◆ DATA PROVIDED ◆
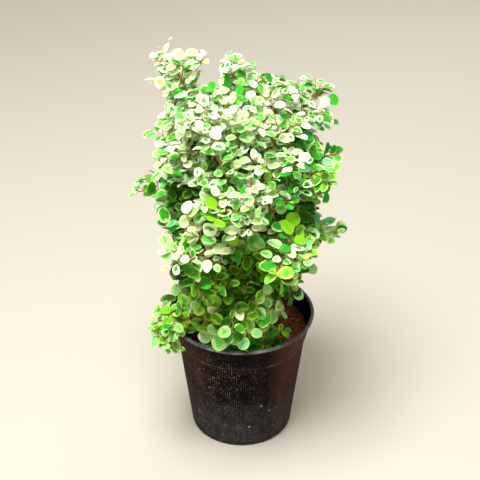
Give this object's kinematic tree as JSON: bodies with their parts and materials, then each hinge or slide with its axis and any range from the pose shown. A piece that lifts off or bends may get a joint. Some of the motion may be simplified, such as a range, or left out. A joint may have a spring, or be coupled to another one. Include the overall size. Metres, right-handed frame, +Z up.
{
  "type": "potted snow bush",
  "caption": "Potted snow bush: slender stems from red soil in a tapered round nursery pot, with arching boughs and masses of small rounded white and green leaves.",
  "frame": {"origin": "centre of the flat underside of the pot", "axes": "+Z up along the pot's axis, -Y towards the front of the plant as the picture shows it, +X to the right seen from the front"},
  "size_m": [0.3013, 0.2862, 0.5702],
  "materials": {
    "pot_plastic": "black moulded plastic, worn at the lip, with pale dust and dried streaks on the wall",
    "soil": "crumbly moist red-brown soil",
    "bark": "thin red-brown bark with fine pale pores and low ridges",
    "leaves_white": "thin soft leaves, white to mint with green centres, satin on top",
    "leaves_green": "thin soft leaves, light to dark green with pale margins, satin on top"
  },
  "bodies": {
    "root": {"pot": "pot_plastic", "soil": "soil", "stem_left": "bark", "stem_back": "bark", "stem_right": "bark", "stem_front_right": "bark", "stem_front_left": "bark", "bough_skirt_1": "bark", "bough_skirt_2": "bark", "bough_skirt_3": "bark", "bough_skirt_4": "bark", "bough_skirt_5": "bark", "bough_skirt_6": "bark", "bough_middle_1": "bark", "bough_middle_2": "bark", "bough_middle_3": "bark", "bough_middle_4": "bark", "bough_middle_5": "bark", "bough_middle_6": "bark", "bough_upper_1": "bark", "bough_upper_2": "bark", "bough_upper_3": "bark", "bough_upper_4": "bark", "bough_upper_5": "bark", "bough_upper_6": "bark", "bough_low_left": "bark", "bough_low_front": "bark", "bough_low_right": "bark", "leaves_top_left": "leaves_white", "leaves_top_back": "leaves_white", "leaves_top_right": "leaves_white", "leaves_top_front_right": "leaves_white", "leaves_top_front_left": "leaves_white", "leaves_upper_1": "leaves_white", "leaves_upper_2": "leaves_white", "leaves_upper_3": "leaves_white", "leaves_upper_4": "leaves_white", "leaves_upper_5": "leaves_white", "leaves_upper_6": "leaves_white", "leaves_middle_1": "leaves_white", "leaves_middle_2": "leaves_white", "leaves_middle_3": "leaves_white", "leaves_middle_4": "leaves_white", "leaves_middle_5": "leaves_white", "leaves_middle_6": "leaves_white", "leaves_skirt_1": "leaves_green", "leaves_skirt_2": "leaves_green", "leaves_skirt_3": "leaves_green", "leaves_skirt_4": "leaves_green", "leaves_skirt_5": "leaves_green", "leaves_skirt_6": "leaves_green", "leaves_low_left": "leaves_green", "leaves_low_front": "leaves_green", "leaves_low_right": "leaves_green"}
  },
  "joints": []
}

==

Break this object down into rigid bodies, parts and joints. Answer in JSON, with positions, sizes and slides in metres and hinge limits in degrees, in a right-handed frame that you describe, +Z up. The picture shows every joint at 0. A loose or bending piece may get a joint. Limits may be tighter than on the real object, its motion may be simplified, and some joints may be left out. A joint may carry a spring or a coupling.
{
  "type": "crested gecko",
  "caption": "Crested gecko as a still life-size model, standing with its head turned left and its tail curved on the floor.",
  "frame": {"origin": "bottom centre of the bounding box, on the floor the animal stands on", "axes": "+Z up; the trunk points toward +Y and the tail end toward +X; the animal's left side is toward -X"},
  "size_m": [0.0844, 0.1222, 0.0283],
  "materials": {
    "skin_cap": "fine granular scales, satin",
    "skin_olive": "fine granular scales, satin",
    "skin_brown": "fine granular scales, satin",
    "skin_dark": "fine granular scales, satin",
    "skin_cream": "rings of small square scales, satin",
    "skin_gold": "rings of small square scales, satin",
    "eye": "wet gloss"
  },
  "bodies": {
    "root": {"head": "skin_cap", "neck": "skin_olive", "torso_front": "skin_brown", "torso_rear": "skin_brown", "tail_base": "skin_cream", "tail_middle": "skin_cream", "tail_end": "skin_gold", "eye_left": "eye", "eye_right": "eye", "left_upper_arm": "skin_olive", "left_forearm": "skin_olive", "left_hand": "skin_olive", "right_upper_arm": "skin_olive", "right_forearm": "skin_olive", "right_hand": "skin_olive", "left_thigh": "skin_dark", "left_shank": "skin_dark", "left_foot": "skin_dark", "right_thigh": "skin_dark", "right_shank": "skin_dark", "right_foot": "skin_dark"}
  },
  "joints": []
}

==

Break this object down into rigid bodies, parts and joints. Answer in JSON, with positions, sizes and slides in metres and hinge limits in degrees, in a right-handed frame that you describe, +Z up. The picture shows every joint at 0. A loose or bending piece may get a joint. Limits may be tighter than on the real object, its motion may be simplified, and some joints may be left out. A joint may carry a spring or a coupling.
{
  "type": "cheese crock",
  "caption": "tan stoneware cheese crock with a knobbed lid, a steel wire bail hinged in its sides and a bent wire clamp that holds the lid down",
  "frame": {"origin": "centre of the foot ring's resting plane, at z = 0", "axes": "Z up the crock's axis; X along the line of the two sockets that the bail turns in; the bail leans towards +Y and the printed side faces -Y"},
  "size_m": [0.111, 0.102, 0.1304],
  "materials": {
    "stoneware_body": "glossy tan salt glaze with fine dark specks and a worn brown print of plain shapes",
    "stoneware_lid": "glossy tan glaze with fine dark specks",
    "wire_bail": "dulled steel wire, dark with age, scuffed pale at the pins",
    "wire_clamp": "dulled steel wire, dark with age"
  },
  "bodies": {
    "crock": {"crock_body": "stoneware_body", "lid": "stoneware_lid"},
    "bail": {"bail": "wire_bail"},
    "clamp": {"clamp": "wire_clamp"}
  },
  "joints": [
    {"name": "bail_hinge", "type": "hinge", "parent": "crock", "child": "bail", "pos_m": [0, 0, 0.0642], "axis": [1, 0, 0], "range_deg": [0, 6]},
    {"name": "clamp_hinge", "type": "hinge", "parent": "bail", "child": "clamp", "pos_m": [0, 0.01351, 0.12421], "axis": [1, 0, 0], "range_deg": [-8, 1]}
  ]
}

◆ INSTRUCTION ◆
Say how many lines have the string "axis" in them, offering no words beyond the number.

◆ RESULT OF THE EXERCISE ◆
5